Tez echoed a similar sentiment: "In Red Dead Online's case, you use cash to gamble and you can purchase gold bars from microtransactions. The extra currency ensures there's a layer of safety for Rockstar from legal trouble, even though that doesn't apply to all regions or countries as some may have trouble with the existence of gambling itself - and not the way to acquire cash."
Rockstar has so far been tight-lipped about how its new currency will work, so how well its take on casino gambling will be received by GTA Online's fans is still up in the air.
Even so, years of iteration, a cavalcade of forum discussions and months of code-trawling YouTube footage have led to this hotly anticipated moment. The question is, will it be worth it?
Rockstar seems to think so. From the Diamond Casino & Resort's tongue-in-cheek webpage copy:
"You've heard the rumours. You want to believe them, and there's only one way to find out.

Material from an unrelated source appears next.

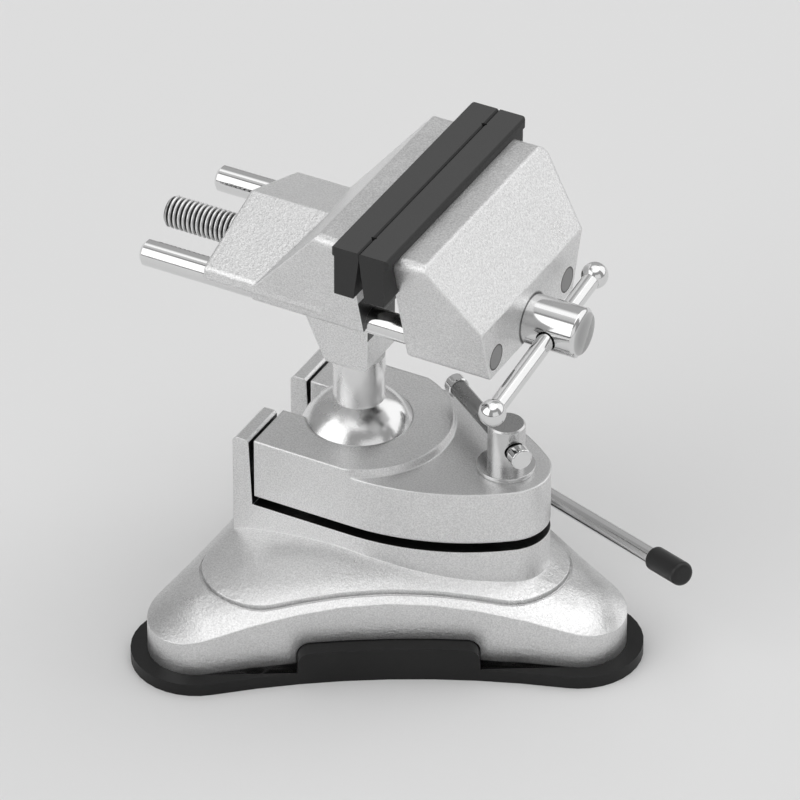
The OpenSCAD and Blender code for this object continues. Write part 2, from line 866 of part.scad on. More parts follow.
module movable_jaw() {
    color(cast)
        difference() {
            intersection() {
                translate([movable_seat, 0, 0])
                    along_y(far)
                        jaw_side(movable_t, movable_angle, movable_low_z);
                along_x(-far, far)
                    jaw_ends(movable_low_z);
            }
            rod_bores(rod_r);
            translate([0, 0, screw_z])
                bar_x_dir(-far/2, far/2, screw_r + running);
        }
}

// Soft pad with a lip over the jaw: u runs from the grip face to the seat
module jaw_pad() {
    r = 1;
    end = grip_w/2;
    back = jaw_pad_t + pad_lip;
    difference() {
        intersection() {
            along_y(grip_w + 2)
                polygon(concat([[face_lean, pad_low_z], [jaw_pad_t, pad_low_z], [jaw_pad_t, jaw_z], [back, jaw_z]],
                    arc([back - r, pad_top_z - r], r, 0, 90),
                    [[0.4, pad_top_z], [0, pad_top_z - 0.4], [0, pad_top_z - 2]]));
            translate([0, 0, pad_low_z - 1])
                linear_extrude(jaw_pad_h + 2)
                    polygon(concat([[-1, end], [-1, -end]], arc([back - r, r - end], r, -90, 0),
                        arc([back - r, end - r], r, 0, 90)));
        }
        for (side = [-1, 1])
            translate([0, side*(end - notch_in), pad_low_z - 1])
                linear_extrude(jaw_pad_h + 2)
                    polygon([[-1, -notch/2 - 1], [notch/2, 0], [-1, notch/2 + 1]]);
    }
}

module fixed_jaw_pad() {
    color(soft_dark)
        translate([contact_x, 0, 0])
            mirror([1, 0, 0])
                jaw_pad();
}

module movable_jaw_pad() {
    color(soft_dark)
        translate([contact_x + closed_gap, 0, 0])
            jaw_pad();
}

// ---- rods, screw and tommy bar ----

module guide_rods() {
    color(bright)
        for (side = [-1, 1])
            translate([-rod_rear, side*rod_y, screw_z])
                rotate([0, 90, 0])
                    rotate_extrude()
                        polygon([[0, 0], [rod_r - 0.8, 0], [rod_r, 0.8],
                            [rod_r, rod_rear + rod_front], [0, rod_rear + rod_front]]);
}

// The tommy bar's frame: X along the bar towards the far ball
module at_screw_bar() {
    translate([cross_x, 0, screw_z])
        rotate([bar_tilt, 0, 0])
            rotate([0, 0, 90])
                children();
}

module lead_screw() {
    color(bright)
        difference() {
            translate([0, 0, screw_z])
                rotate([0, 90, 0])
                    rotate_extrude()
                        polygon([[0, -screw_rear], [screw_r - 0.8, -screw_rear], [screw_r, -screw_rear + 0.8],
                            [screw_r, clip_x - 1.3], [screw_r - 0.6, clip_x - 1.3],
                            [screw_r - 0.6, clip_x - 0.2], [screw_r, clip_x - 0.2],
                            [screw_r, barrel_x], [barrel_r, barrel_x], [barrel_r, barrel_x + barrel_l - 1],
                            [barrel_r - 1, barrel_x + barrel_l], [0, barrel_x + barrel_l]]);
            at_screw_bar()
                bar_x_dir(-barrel_r - 1, barrel_r + 1, bar_r + loose);
        }
}

module screw_clip() {
    color(steel)
        translate([clip_x - 1.25, 0, screw_z])
            rotate([0, 90, 0])
                difference() {
                    cylinder(h = 1, r = screw_r + 2);
                    translate([0, 0, -1])
                        cylinder(h = 3, r = screw_r - 0.58);
                    translate([0, -2, -1])
                        cube([screw_r + 3, 4, 3]);
                }
}

module screw_bar() {
    color(bright)
        at_screw_bar()
            bar_x_dir(-bar_near, bar_far, bar_r);
}

// Half of a ball's section, with the blind hole that takes the bar's end
module drilled_ball_section() {
    difference() {
        circle(bar_ball_r);
        translate([-bar_ball_r - 1, -bar_ball_r - 1])
            square([bar_ball_r + 1, 2*bar_ball_r + 2]);
        translate([-1, -bar_ball_r - 1])
            square([bar_r + press + 1, bar_ball_r + 1 + press]);
    }
}

module screw_bar_balls() {
    color(bright)
        at_screw_bar()
            for (end = [[-bar_near, -90], [bar_far, 90]])
                translate([end[0], 0, 0])
                    rotate([0, end[1], 0])
                        rotate_extrude()
                            drilled_ball_section();
}

base_casting();
suction_pad();
pad_core_plate();
pull_stud();
cam_shaft();
cam_shaft_clip();
suction_lever();
lever_grip();
clamp_plate();
clamp_washer();
clamp_screw();
clamp_bar();
clamp_bar_ends();
ball_stud();
fixed_jaw();
stud_dowel();
fixed_jaw_pad();
movable_jaw();
movable_jaw_pad();
guide_rods();
lead_screw();
screw_clip();
screw_bar();
screw_bar_balls();
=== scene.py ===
import math

import bmesh
import bpy
from mathutils import Matrix, Vector


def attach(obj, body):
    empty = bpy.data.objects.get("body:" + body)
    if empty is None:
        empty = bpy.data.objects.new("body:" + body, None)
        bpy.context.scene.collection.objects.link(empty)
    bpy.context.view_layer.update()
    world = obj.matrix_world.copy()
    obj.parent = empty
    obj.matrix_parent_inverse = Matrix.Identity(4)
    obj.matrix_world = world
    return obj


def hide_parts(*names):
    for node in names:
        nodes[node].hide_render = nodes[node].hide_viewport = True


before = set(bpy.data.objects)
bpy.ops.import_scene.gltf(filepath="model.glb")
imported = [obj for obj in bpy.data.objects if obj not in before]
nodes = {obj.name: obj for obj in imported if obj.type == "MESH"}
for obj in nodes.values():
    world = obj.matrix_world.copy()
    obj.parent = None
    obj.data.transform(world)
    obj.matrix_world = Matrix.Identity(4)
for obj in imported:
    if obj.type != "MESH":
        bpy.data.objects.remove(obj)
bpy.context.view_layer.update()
scene = bpy.context.scene
mm = 0.001
headAxis = 91.5  # height of the lead screw and the guide rods, in mm
seamGap = 0.00001  # corners of a solid that are closer than this are one corner

print("stage: frame loaded")


def grey(level):
    return (level, level, level, 1.0)


def wire(tree, source, target):
    tree.links.new(source, target)


def feed(tree, target, value):
    # a socket takes what another node puts out, or a plain value
    if isinstance(value, bpy.types.NodeSocket):
        wire(tree, value, target)
    else:
        target.default_value = value


def addNode(tree, kind, place=(0, 0), **settings):
    made = tree.nodes.new(kind)
    made.location = place
    for key, value in settings.items():
        if key in made.bl_rna.properties:
            setattr(made, key, value)
        else:
            made.inputs[key].default_value = value
    return made


def calc(tree, operation, *values, place=(0, 0)):
    made = addNode(tree, "ShaderNodeMath", place, operation=operation)
    for target, value in zip(made.inputs, values):
        feed(tree, target, value)
    return made.outputs[0]


def calcVector(tree, operation, *values, place=(0, 0)):
    made = addNode(tree, "ShaderNodeVectorMath", place, operation=operation)
    for target, value in zip(made.inputs, values):
        feed(tree, target, value)
    return made.outputs["Value" if operation in ("DOT_PRODUCT", "LENGTH") else "Vector"]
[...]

Abandon your preconceptions. Let go of your inhibitions, your doubts, your sense of proportion, your credit rating. The rumors didn't begin to do it justice."
Players have taken to eulogising the old Vinewood Casino on the GTAForums. Join them, won't you, in saying goodbye to this virtual landmark. And when you get the keys to your polygon penthouse, think about the wild story behind its almost six-year-long construction effort.